Extract every line below, verbatim.

RECORDED DATA:
* start *

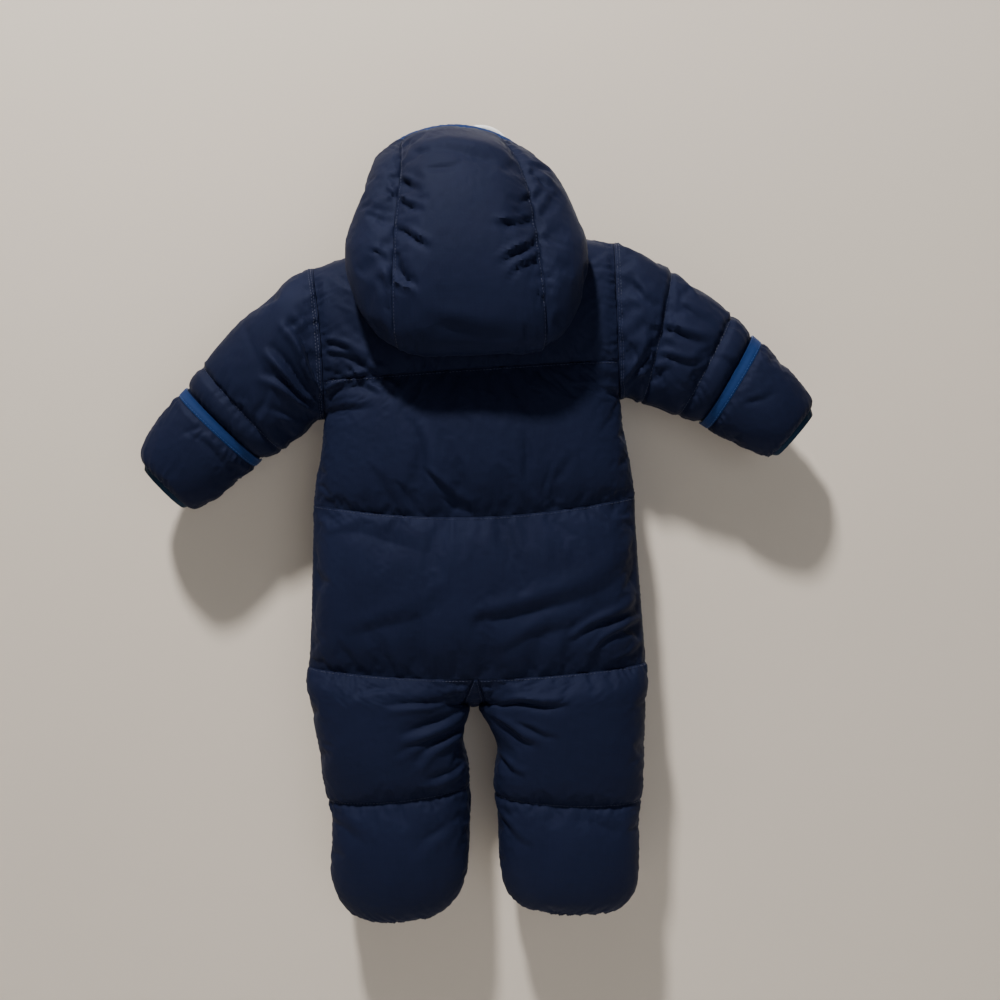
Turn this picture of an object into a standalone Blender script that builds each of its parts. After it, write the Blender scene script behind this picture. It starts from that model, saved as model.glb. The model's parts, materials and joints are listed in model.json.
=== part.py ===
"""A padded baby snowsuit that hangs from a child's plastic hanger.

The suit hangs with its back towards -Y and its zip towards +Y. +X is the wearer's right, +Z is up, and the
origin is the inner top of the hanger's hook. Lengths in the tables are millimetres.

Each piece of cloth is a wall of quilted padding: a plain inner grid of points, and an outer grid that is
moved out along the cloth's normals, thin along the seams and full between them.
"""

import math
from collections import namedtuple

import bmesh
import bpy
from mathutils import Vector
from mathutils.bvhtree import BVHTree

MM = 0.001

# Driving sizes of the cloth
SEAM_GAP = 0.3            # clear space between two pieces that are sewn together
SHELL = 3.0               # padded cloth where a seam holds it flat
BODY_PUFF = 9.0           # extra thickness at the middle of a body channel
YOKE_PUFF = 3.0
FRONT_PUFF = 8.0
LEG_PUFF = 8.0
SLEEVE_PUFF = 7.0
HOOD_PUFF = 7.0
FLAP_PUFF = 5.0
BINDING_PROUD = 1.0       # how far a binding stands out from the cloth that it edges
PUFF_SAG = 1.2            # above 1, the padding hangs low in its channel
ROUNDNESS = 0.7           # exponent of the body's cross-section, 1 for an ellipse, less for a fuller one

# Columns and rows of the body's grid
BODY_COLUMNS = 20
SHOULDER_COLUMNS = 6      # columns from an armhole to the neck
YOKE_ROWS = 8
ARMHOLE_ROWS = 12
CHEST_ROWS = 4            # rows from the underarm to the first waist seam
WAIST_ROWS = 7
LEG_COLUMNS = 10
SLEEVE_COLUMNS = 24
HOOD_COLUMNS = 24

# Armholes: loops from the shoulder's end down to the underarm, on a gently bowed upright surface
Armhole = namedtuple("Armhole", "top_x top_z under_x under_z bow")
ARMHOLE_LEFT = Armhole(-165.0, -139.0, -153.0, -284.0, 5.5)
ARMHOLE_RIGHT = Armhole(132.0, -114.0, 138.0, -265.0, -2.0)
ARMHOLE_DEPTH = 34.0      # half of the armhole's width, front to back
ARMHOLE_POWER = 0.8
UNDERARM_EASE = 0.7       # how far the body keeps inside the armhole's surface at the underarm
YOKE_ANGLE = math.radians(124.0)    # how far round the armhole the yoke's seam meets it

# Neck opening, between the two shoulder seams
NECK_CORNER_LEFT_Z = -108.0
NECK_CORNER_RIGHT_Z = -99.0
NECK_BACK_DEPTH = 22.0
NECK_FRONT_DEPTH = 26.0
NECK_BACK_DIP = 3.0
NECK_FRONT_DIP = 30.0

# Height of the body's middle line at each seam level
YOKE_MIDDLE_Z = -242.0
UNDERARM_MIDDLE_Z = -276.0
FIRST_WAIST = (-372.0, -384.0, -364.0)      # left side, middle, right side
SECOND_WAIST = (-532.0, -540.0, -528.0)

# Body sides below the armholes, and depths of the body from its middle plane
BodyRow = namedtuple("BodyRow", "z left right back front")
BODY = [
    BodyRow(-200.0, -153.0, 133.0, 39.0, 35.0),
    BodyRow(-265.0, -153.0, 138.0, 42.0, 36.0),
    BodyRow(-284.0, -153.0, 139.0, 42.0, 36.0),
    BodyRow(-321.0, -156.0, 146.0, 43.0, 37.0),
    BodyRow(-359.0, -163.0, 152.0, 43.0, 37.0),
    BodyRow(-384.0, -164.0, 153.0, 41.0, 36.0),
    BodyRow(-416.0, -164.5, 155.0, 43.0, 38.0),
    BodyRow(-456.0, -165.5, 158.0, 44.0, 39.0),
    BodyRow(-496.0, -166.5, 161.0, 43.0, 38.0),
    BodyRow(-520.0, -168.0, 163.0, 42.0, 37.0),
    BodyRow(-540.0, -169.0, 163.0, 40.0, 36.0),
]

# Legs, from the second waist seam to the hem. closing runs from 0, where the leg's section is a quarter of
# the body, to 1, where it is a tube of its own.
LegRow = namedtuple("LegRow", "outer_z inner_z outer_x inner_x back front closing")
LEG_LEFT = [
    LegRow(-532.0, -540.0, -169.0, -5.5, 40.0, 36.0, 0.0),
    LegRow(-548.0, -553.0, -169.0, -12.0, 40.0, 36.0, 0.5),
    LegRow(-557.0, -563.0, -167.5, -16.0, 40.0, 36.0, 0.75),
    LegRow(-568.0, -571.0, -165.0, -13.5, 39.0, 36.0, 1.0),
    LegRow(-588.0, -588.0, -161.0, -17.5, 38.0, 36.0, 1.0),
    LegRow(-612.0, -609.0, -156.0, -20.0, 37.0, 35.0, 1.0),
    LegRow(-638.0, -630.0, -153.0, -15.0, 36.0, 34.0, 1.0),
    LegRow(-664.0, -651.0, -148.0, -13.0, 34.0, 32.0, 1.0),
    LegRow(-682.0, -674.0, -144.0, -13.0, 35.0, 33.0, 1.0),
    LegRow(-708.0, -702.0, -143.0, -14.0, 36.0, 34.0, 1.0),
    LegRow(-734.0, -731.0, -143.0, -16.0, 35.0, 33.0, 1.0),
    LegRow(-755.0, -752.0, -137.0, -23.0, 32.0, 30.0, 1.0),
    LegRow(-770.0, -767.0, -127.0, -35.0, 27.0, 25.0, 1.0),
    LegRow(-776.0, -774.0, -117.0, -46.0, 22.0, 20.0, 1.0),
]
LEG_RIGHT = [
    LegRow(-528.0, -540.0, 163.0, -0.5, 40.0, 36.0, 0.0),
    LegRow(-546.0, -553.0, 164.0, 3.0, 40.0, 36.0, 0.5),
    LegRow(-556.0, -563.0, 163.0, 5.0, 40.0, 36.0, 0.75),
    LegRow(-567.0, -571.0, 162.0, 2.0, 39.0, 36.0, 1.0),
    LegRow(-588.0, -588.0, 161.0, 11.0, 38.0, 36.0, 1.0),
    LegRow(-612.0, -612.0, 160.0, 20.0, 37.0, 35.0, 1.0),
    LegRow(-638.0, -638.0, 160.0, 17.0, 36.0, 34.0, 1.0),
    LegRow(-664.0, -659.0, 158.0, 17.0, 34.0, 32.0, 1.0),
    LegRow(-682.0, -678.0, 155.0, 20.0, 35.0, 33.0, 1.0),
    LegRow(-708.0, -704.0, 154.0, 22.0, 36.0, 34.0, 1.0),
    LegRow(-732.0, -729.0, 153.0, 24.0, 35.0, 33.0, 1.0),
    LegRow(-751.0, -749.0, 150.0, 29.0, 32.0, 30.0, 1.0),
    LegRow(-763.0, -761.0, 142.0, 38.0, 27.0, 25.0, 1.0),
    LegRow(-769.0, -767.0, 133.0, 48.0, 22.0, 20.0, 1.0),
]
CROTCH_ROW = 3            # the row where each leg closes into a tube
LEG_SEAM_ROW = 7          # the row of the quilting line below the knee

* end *

THE ANSWER:
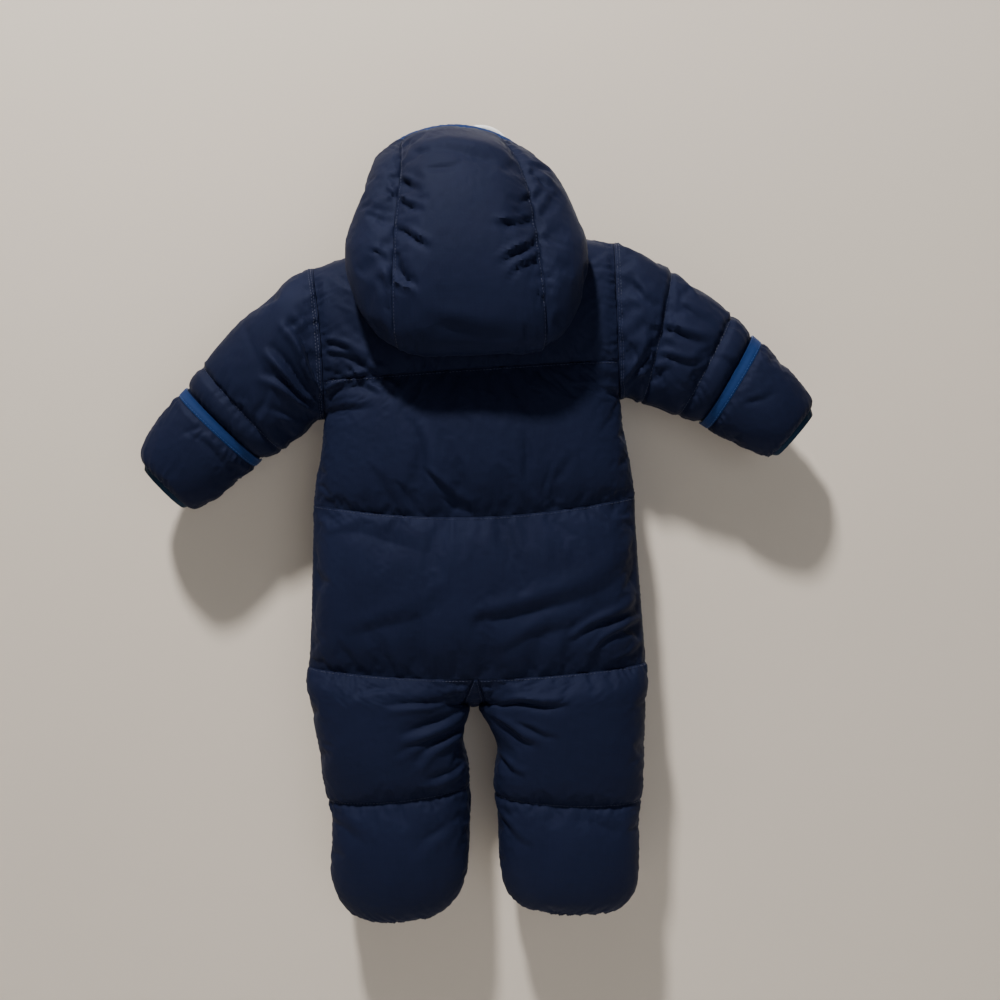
Turn this picture of an object into a standalone Blender script that builds each of its parts. After it, write the Blender scene script behind this picture. It starts from that model, saved as model.glb. The model's parts, materials and joints are listed in model.json.
=== part.py ===
"""A padded baby snowsuit that hangs from a child's plastic hanger.

The suit hangs with its back towards -Y and its zip towards +Y. +X is the wearer's right, +Z is up, and the
origin is the inner top of the hanger's hook. Lengths in the tables are millimetres.

Each piece of cloth is a wall of quilted padding: a plain inner grid of points, and an outer grid that is
moved out along the cloth's normals, thin along the seams and full between them.
"""

import math
from collections import namedtuple

import bmesh
import bpy
from mathutils import Vector
from mathutils.bvhtree import BVHTree

MM = 0.001

# Driving sizes of the cloth
SEAM_GAP = 0.3            # clear space between two pieces that are sewn together
SHELL = 3.0               # padded cloth where a seam holds it flat
BODY_PUFF = 9.0           # extra thickness at the middle of a body channel
YOKE_PUFF = 3.0
FRONT_PUFF = 8.0
LEG_PUFF = 8.0
SLEEVE_PUFF = 7.0
HOOD_PUFF = 7.0
FLAP_PUFF = 5.0
BINDING_PROUD = 1.0       # how far a binding stands out from the cloth that it edges
PUFF_SAG = 1.2            # above 1, the padding hangs low in its channel
ROUNDNESS = 0.7           # exponent of the body's cross-section, 1 for an ellipse, less for a fuller one

# Columns and rows of the body's grid
BODY_COLUMNS = 20
SHOULDER_COLUMNS = 6      # columns from an armhole to the neck
YOKE_ROWS = 8
ARMHOLE_ROWS = 12
CHEST_ROWS = 4            # rows from the underarm to the first waist seam
WAIST_ROWS = 7
LEG_COLUMNS = 10
SLEEVE_COLUMNS = 24
HOOD_COLUMNS = 24

# Armholes: loops from the shoulder's end down to the underarm, on a gently bowed upright surface
Armhole = namedtuple("Armhole", "top_x top_z under_x under_z bow")
ARMHOLE_LEFT = Armhole(-165.0, -139.0, -153.0, -284.0, 5.5)
ARMHOLE_RIGHT = Armhole(132.0, -114.0, 138.0, -265.0, -2.0)
ARMHOLE_DEPTH = 34.0      # half of the armhole's width, front to back
ARMHOLE_POWER = 0.8
UNDERARM_EASE = 0.7       # how far the body keeps inside the armhole's surface at the underarm
YOKE_ANGLE = math.radians(124.0)    # how far round the armhole the yoke's seam meets it

# Neck opening, between the two shoulder seams
NECK_CORNER_LEFT_Z = -108.0
NECK_CORNER_RIGHT_Z = -99.0
NECK_BACK_DEPTH = 22.0
NECK_FRONT_DEPTH = 26.0
NECK_BACK_DIP = 3.0
NECK_FRONT_DIP = 30.0

# Height of the body's middle line at each seam level
YOKE_MIDDLE_Z = -242.0
UNDERARM_MIDDLE_Z = -276.0
FIRST_WAIST = (-372.0, -384.0, -364.0)      # left side, middle, right side
SECOND_WAIST = (-532.0, -540.0, -528.0)

# Body sides below the armholes, and depths of the body from its middle plane
BodyRow = namedtuple("BodyRow", "z left right back front")
BODY = [
    BodyRow(-200.0, -153.0, 133.0, 39.0, 35.0),
    BodyRow(-265.0, -153.0, 138.0, 42.0, 36.0),
    BodyRow(-284.0, -153.0, 139.0, 42.0, 36.0),
    BodyRow(-321.0, -156.0, 146.0, 43.0, 37.0),
    BodyRow(-359.0, -163.0, 152.0, 43.0, 37.0),
    BodyRow(-384.0, -164.0, 153.0, 41.0, 36.0),
    BodyRow(-416.0, -164.5, 155.0, 43.0, 38.0),
    BodyRow(-456.0, -165.5, 158.0, 44.0, 39.0),
    BodyRow(-496.0, -166.5, 161.0, 43.0, 38.0),
    BodyRow(-520.0, -168.0, 163.0, 42.0, 37.0),
    BodyRow(-540.0, -169.0, 163.0, 40.0, 36.0),
]

# Legs, from the second waist seam to the hem. closing runs from 0, where the leg's section is a quarter of
# the body, to 1, where it is a tube of its own.
LegRow = namedtuple("LegRow", "outer_z inner_z outer_x inner_x back front closing")
LEG_LEFT = [
    LegRow(-532.0, -540.0, -169.0, -5.5, 40.0, 36.0, 0.0),
    LegRow(-548.0, -553.0, -169.0, -12.0, 40.0, 36.0, 0.5),
    LegRow(-557.0, -563.0, -167.5, -16.0, 40.0, 36.0, 0.75),
    LegRow(-568.0, -571.0, -165.0, -13.5, 39.0, 36.0, 1.0),
    LegRow(-588.0, -588.0, -161.0, -17.5, 38.0, 36.0, 1.0),
    LegRow(-612.0, -609.0, -156.0, -20.0, 37.0, 35.0, 1.0),
    LegRow(-638.0, -630.0, -153.0, -15.0, 36.0, 34.0, 1.0),
    LegRow(-664.0, -651.0, -148.0, -13.0, 34.0, 32.0, 1.0),
    LegRow(-682.0, -674.0, -144.0, -13.0, 35.0, 33.0, 1.0),
    LegRow(-708.0, -702.0, -143.0, -14.0, 36.0, 34.0, 1.0),
    LegRow(-734.0, -731.0, -143.0, -16.0, 35.0, 33.0, 1.0),
    LegRow(-755.0, -752.0, -137.0, -23.0, 32.0, 30.0, 1.0),
    LegRow(-770.0, -767.0, -127.0, -35.0, 27.0, 25.0, 1.0),
    LegRow(-776.0, -774.0, -117.0, -46.0, 22.0, 20.0, 1.0),
]
LEG_RIGHT = [
    LegRow(-528.0, -540.0, 163.0, -0.5, 40.0, 36.0, 0.0),
    LegRow(-546.0, -553.0, 164.0, 3.0, 40.0, 36.0, 0.5),
    LegRow(-556.0, -563.0, 163.0, 5.0, 40.0, 36.0, 0.75),
    LegRow(-567.0, -571.0, 162.0, 2.0, 39.0, 36.0, 1.0),
    LegRow(-588.0, -588.0, 161.0, 11.0, 38.0, 36.0, 1.0),
    LegRow(-612.0, -612.0, 160.0, 20.0, 37.0, 35.0, 1.0),
    LegRow(-638.0, -638.0, 160.0, 17.0, 36.0, 34.0, 1.0),
    LegRow(-664.0, -659.0, 158.0, 17.0, 34.0, 32.0, 1.0),
    LegRow(-682.0, -678.0, 155.0, 20.0, 35.0, 33.0, 1.0),
    LegRow(-708.0, -704.0, 154.0, 22.0, 36.0, 34.0, 1.0),
    LegRow(-732.0, -729.0, 153.0, 24.0, 35.0, 33.0, 1.0),
    LegRow(-751.0, -749.0, 150.0, 29.0, 32.0, 30.0, 1.0),
    LegRow(-763.0, -761.0, 142.0, 38.0, 27.0, 25.0, 1.0),
    LegRow(-769.0, -767.0, 133.0, 48.0, 22.0, 20.0, 1.0),
]
CROTCH_ROW = 3            # the row where each leg closes into a tube
LEG_SEAM_ROW = 7          # the row of the quilting line below the knee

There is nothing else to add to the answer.